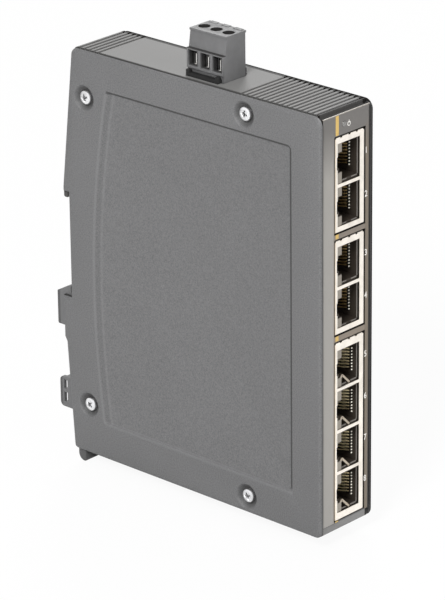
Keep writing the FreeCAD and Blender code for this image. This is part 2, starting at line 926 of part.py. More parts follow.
def plug_corners():
    crown = top_z + plug_top
    under = crown - plug_lip_thick
    ledge = top_z + plug_ledge
    low = top_z - plug_seat
    step = top_z + header_rim + slide_gap / 2.0
    return [
        (plug_left + plug_step, low),
        (plug_left + plug_step, step),
        (plug_left, step),
        (plug_left, ledge),
        (plug_upper_left, ledge),
        (plug_crown_left, under),
        (plug_crown_left - plug_lip, under),
        (plug_crown_left - plug_lip, crown),
        (plug_right + plug_lip, crown),
        (plug_right + plug_lip, under),
        (plug_right, under),
        (plug_right, low),
    ]


def clamp_levels():
    seat = top_z + plug_top - clamp_head_sink - clamp_head_h
    return seat, seat - clamp_ledge


def plug_housing():
    y0, y1 = plug_y_span()
    body = prism("y", y0, y1, plug_corners())
    seat, roof = clamp_levels()
    crown = top_z + plug_top
    chamber_low = top_z + cage_low - 1.1
    low = top_z - plug_seat
    for y in pole_places():
        body = body.cut(bore("z", seat, crown + 1, pole_x, y, clamp_hole_d / 2.0, round_sides))
        throat = clamp_shank_d / 2.0 + slide_gap
        body = body.cut(bore("z", roof - 1, seat + 1, pole_x, y, throat, hidden_sides))
        w = cage_width / 2.0 + cage_gap
        chamber = block(cage_front - 0.3, cage_rear + 1.0, y - w, y + w, chamber_low, roof)
        body = body.cut(chamber)
        v = window_width / 2.0
        window = block(plug_left - 1, cage_front, y - v, y + v, top_z + window_low, top_z + window_high)
        body = body.cut(window)
        socket = block(pole_x - 0.8, pole_x + 1.5, y - 1.2, y + 1.2, low - 1, chamber_low + 1)
        body = body.cut(socket)
    edge = plug_right + plug_lip
    for y in pole_places():
        w = plug_bump_width / 2.0
        bump = block(edge - plug_bump_depth, edge, y - w, y + w, crown - 0.1, crown + plug_bump_height)
        body = body.fuse(bump)
    return body.removeSplitter()


def plug_contacts():
    bar_z = top_z + clamp_bar_height
    turn_x = cage_rear + strip_gap + clamp_strip / 2.0
    under = top_z + cage_low - strip_gap - clamp_strip / 2.0
    side_x = pole_x + pin_side / 2.0 + strip_pin_gap + clamp_strip / 2.0
    line = [
        (cage_front + strip_gap, bar_z),
        (turn_x, bar_z),
        (turn_x, under),
        (side_x, under),
        (side_x, top_z - plug_seat + strip_end),
    ]
    outline = strip_outline(line, clamp_strip)
    w = clamp_bar_width / 2.0
    return [prism("y", y - w, y + w, outline) for y in pole_places()]


def clamp_cage(y):
    w = cage_width / 2.0
    low = top_z + cage_low
    cage = block(cage_front, cage_rear, y - w, y + w, low, low + cage_height)
    inner = w - cage_wall
    hollow_top = low + cage_height - cage_floor
    cage = cage.cut(block(cage_front - 1, cage_rear + 1, y - inner, y + inner, low + cage_floor, hollow_top))
    hole = clamp_shank_d / 2.0 + clamp_bore_gap
    top = low + cage_height + 1
    start = FreeCAD.Vector(pole_x, y, hollow_top - 0.5)
    return cage.cut(Part.makeCylinder(hole, top - hollow_top, start, FreeCAD.Vector(0, 0, 1)))


def clamp_screw(y):
    seat, _ = clamp_levels()
    seat += 0.05
    tip = top_z + clamp_bar_height + clamp_strip / 2.0 + 0.1
    head = pin("z", seat, seat + clamp_head_h, pole_x, y, clamp_head_d / 2.0, round_sides)
    along = FreeCAD.Vector(0, 0, 1)
    shank = Part.makeCylinder(clamp_shank_d / 2.0, seat - tip, FreeCAD.Vector(pole_x, y, tip), along)
    top = seat + clamp_head_h
    side = clamp_slot_width / 2.0
    reach = clamp_head_d
    slot = block(pole_x - reach, pole_x + reach, y - side, y + side, top - clamp_slot_depth, top + 1)
    return head.fuse(shank).cut(slot).removeSplitter()


# Rail latch and its return spring.
def latch_span():
    front = -latch_channel + slide_gap
    return front, front + latch_plate


def din_latch():
    x1 = inner_x - slide_gap
    front, back = latch_span()
    lip = -rail_half + latch_lip
    foot = bottom_z - latch_foot_drop
    slot = rail_sheet + rail_play
    corners = [
        (front, foot, 0.6),
        (front, shelf_z, 0.0),
        (slot, shelf_z, 0.0),
        (slot, lip, 0.3),
        (slot + latch_lip_thick, lip, 0.4),
        (latch_nose_out, lip - latch_ramp_drop, 0.5),
        (latch_nose_out, nose_low, 0.5),
        (back, nose_low, 0.0),
        (back, foot, latch_foot_corner),
    ]
    latch = prism("x", -x1, x1, corners)
    w = x1 - latch_core_wall
    core_out = latch_nose_out - latch_nose_wall
    core_top = shelf_z - latch_shelf_thick
    core = block(-w, w, back + latch_core_wall, core_out, nose_low - 1, core_top)
    latch = latch.cut(core)
    low = flange_low
    high = flange_high
    r = latch_flange_corner
    flange = [(back - 0.5, low), (back - 0.5, high), (latch_flange_out, high, r), (latch_flange_out, low, r)]
    for x in (-x1, x1 - latch_flange):
        side = prism("x", x, x + latch_flange, flange)
        y1 = latch_flange_out - latch_window_inset
        top_window = high - 0.8
        for i in range(2):
            z1 = top_window - i * (latch_window + latch_window_gap)
            hole = block(x - 1, x + latch_flange + 1, y1 - latch_window_depth, y1, z1 - latch_window, z1)
            side = side.cut(hole)
        latch = latch.fuse(side)
    bridge = block(-x1 + 0.1, x1 - 0.1, back - 0.5, latch_flange_out - 2.0, high - latch_flange, high)
    latch = latch.fuse(bridge)
    w = spring_d / 2.0 + spring_slot_gap
    latch = latch.cut(block(-w, w, front - 1, back + 1, peg_low - fit_gap, spring_top))
    eye = driver_eye_width / 2.0
    eye_low = bottom_z - latch_foot_drop + 1.4
    latch = latch.cut(block(-eye, eye, front - 1, back + 1, eye_low, eye_low + driver_eye_height))
    return latch.removeSplitter()


def latch_spring():
    low = peg_low + spring_peg_thick + 0.1 + spring_wire / 2.0
    height = spring_length + 0.2 - spring_wire
    radius = (spring_d - spring_wire) / 2.0
    front, back = latch_span()
    middle = (front + back) / 2.0
    steps = spring_turns * spring_steps
    rings = []
    for i in range(steps + 1):
        turn = 2.0 * math.pi * i / spring_steps
        ring = []
        for k in range(spring_sides):
            around = 2.0 * math.pi * k / spring_sides
            reach = radius + spring_wire / 2.0 * math.cos(around)
            z = low + height * i / steps + spring_wire / 2.0 * math.sin(around)
            ring.append(FreeCAD.Vector(reach * math.cos(turn), middle + reach * math.sin(turn), z))
        rings.append(ring)
    faces = [Part.Face(Part.makePolygon(r + r[:1])) for r in (rings[0], rings[-1])]
    for a, b in zip(rings, rings[1:]):
        for k in range(spring_sides):
            j = (k + 1) % spring_sides
            for corner in ([a[k], a[j], b[j]], [a[k], b[j], b[k]]):
                faces.append(Part.Face(Part.makePolygon(corner + corner[:1])))
    wire = Part.Solid(Part.Shell(faces))
    if wire.Volume < 0:
        wire.reverse()
    return wire


save("left_cover", [left_cover()])
save("right_cover", [mirrored(left_cover())])
save("case_ring", [case_ring()])
save("front_label", [front_label()])
for number in range(len(ports_in_gang)):
    save("jack_shield_%d" % (number + 1), [jack_shield(number)])
    save("jack_body_%d" % (number + 1), [jack_body(number)])
    save("jack_contacts_%d" % (number + 1), jack_contacts(number))
save("left_cover_screws", cover_screws())
save("right_cover_screws", [mirrored(s) for s in cover_screws()])
save("circuit_board", [circuit_board()])
save("board_screws", board_screws())
save("switch_chip", [switch_chip()])
for number, height in enumerate(magnetic_places()):
    save("magnetics_%d" % (number + 1), [magnetics(height)])
save("crystal", [board_part(crystal_size, crystal_y, crystal_z)])
save("inductor", [inductor()])
save("regulator", [board_part(regulator_size, regulator_y, regulator_z)])
save("fuse", [board_part(fuse_size, fuse_y, fuse_z)])
for number, place_y in enumerate(capacitor_y):
    save("capacitor_%d" % (number + 1), [capacitor(place_y)])
save("power_led", [power_led()])
save("light_pipe", [light_pipe()])
save("terminal_header", [terminal_header()])
save("header_pins", header_pins())
save("plug_housing", [plug_housing()])
save("plug_contacts", plug_contacts())
for number, place_y in enumerate(pole_places()):
    save("clamp_cage_%d" % (number + 1), [clamp_cage(place_y)])
    save("clamp_screw_%d" % (number + 1), [clamp_screw(place_y)])
save("din_latch", [din_latch()])
save("latch_spring", [latch_spring()])
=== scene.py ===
import json
import math

import bmesh
import bpy
from mathutils import Matrix, Vector


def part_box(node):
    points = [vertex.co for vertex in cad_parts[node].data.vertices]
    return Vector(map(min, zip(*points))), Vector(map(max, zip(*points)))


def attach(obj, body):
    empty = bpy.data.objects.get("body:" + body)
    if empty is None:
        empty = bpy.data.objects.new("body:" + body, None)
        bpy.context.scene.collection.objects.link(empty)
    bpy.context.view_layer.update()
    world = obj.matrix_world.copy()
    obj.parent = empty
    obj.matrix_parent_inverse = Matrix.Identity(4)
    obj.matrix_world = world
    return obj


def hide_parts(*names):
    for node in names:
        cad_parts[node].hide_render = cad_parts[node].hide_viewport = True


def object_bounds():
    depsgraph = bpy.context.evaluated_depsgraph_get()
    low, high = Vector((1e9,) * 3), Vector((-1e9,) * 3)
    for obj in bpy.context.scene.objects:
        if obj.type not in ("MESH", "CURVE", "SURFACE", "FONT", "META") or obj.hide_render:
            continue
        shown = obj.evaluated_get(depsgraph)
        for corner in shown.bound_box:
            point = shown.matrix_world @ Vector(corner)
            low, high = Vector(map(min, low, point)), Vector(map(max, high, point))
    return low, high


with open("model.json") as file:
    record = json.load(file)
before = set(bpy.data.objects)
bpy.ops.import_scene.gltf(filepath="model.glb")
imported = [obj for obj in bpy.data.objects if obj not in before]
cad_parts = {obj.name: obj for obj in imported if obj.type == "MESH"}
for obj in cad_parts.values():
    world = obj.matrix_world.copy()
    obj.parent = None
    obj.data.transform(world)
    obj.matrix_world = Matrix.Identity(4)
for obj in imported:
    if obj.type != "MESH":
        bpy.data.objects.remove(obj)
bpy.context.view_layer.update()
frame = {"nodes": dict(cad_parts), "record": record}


# The side covers.
# Two moulded covers in dark grey plastic close the case left and right. Their outer skin has a
# fine spark-eroded grain and a slightly recessed field, and their outlines are softly rounded.
class Tone:
    """One socket of a finish; arithmetic on it adds Math nodes to the same finish."""

    def __init__(self, tree, socket=None):
        self.tree = tree
        self.socket = socket

    def node(self, kind, settings=None, inputs=None, output=0):
        made = self.tree.nodes.new(kind)
        for key, value in (settings or {}).items():
            setattr(made, key, value)
        for key, value in (inputs or {}).items():
            if isinstance(value, Tone):
                self.tree.links.new(value.socket, made.inputs[key])
            else:
                made.inputs[key].default_value = value
        return Tone(self.tree, made.outputs[output] if len(made.outputs) else None)

    def reckon(self, operation, first, second=0.0):
        return self.node("ShaderNodeMath", {"operation": operation}, {0: first, 1: second})

    def __add__(self, other):
        return self.reckon("ADD", self, other)

    def __sub__(self, other):
        return self.reckon("SUBTRACT", self, other)

    def __rsub__(self, other):
        return self.reckon("SUBTRACT", other, self)

    def __mul__(self, other):
        return self.reckon("MULTIPLY", self, other)

    def __truediv__(self, other):
        return self.reckon("DIVIDE", self, other)

    __radd__ = __add__

    def root(self):
        return self.reckon("SQRT", self)

    def unsigned(self):
        return self.reckon("ABSOLUTE", self)

    def least(self, other):
        return self.reckon("MINIMUM", self, other)

    def most(self, other):
        return self.reckon("MAXIMUM", self, other)

    def band(self, middle, half, soft):
        """1 within half of the middle, falling to 0 over the soft margin."""
        return (half + soft - (self - middle).unsigned()).ramp(0.0, soft)

    def held(self):
        """The tone kept between 0 and 1."""
        return self.node("ShaderNodeClamp", {}, {"Value": self})

    def ramp(self, low, high):
        """0 up to low, 1 from high on, and even between them."""
        limits = {"Value": self, "From Min": low, "From Max": high}
        return self.node("ShaderNodeMapRange", {"clamp": True}, limits)

    def blend(self, first, second):
        """A colour from first to second as this tone goes from 0 to 1."""
        shades = [x if isinstance(x, Tone) else tuple(x) + (1.0,) for x in (first, second)]
        return self.node(
            "ShaderNodeMix", {"data_type": "RGBA"}, {0: self, 6: shades[0], 7: shades[1]}, 2
        )


def new_finish(name):
    """A new material, a tone to build its nodes with, and the place on the piece."""
    finish = bpy.data.materials.new(name)
    finish.use_nodes = True
    finish.node_tree.nodes.clear()
    tone = Tone(finish.node_tree)
    place = tone.node("ShaderNodeTexCoord", output=3)
    return finish, tone, place


def axes_of(tone, place):
    """The place's three distances from the origin, as tones."""
    parts = tone.node("ShaderNodeSeparateXYZ", {}, {"Vector": place})
    return [Tone(tone.tree, parts.socket.node.outputs[n]) for n in range(3)]


def close_finish(tone, inputs):
    shader = tone.node("ShaderNodeBsdfPrincipled", {}, inputs)
    tone.node("ShaderNodeOutputMaterial", {}, {"Surface": shader})


def grain(tone, place, scale, detail=2.0, rough=0.5):
    """A fine or cloudy noise over the piece."""
    inputs = {"Vector": place, "Scale": scale, "Detail": detail, "Roughness": rough}
    return tone.node("ShaderNodeTexNoise", {}, inputs)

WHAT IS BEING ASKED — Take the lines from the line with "(number + 1), jack_contacts(number))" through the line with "low, high = Vector((1e9,)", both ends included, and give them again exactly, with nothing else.

CORRECT ANSWER —
    save("jack_contacts_%d" % (number + 1), jack_contacts(number))
save("left_cover_screws", cover_screws())
save("right_cover_screws", [mirrored(s) for s in cover_screws()])
save("circuit_board", [circuit_board()])
save("board_screws", board_screws())
save("switch_chip", [switch_chip()])
for number, height in enumerate(magnetic_places()):
    save("magnetics_%d" % (number + 1), [magnetics(height)])
save("crystal", [board_part(crystal_size, crystal_y, crystal_z)])
save("inductor", [inductor()])
save("regulator", [board_part(regulator_size, regulator_y, regulator_z)])
save("fuse", [board_part(fuse_size, fuse_y, fuse_z)])
for number, place_y in enumerate(capacitor_y):
    save("capacitor_%d" % (number + 1), [capacitor(place_y)])
save("power_led", [power_led()])
save("light_pipe", [light_pipe()])
save("terminal_header", [terminal_header()])
save("header_pins", header_pins())
save("plug_housing", [plug_housing()])
save("plug_contacts", plug_contacts())
for number, place_y in enumerate(pole_places()):
    save("clamp_cage_%d" % (number + 1), [clamp_cage(place_y)])
    save("clamp_screw_%d" % (number + 1), [clamp_screw(place_y)])
save("din_latch", [din_latch()])
save("latch_spring", [latch_spring()])
=== scene.py ===
import json
import math

import bmesh
import bpy
from mathutils import Matrix, Vector


def part_box(node):
    points = [vertex.co for vertex in cad_parts[node].data.vertices]
    return Vector(map(min, zip(*points))), Vector(map(max, zip(*points)))


def attach(obj, body):
    empty = bpy.data.objects.get("body:" + body)
    if empty is None:
        empty = bpy.data.objects.new("body:" + body, None)
        bpy.context.scene.collection.objects.link(empty)
    bpy.context.view_layer.update()
    world = obj.matrix_world.copy()
    obj.parent = empty
    obj.matrix_parent_inverse = Matrix.Identity(4)
    obj.matrix_world = world
    return obj


def hide_parts(*names):
    for node in names:
        cad_parts[node].hide_render = cad_parts[node].hide_viewport = True


def object_bounds():
    depsgraph = bpy.context.evaluated_depsgraph_get()
    low, high = Vector((1e9,) * 3), Vector((-1e9,) * 3)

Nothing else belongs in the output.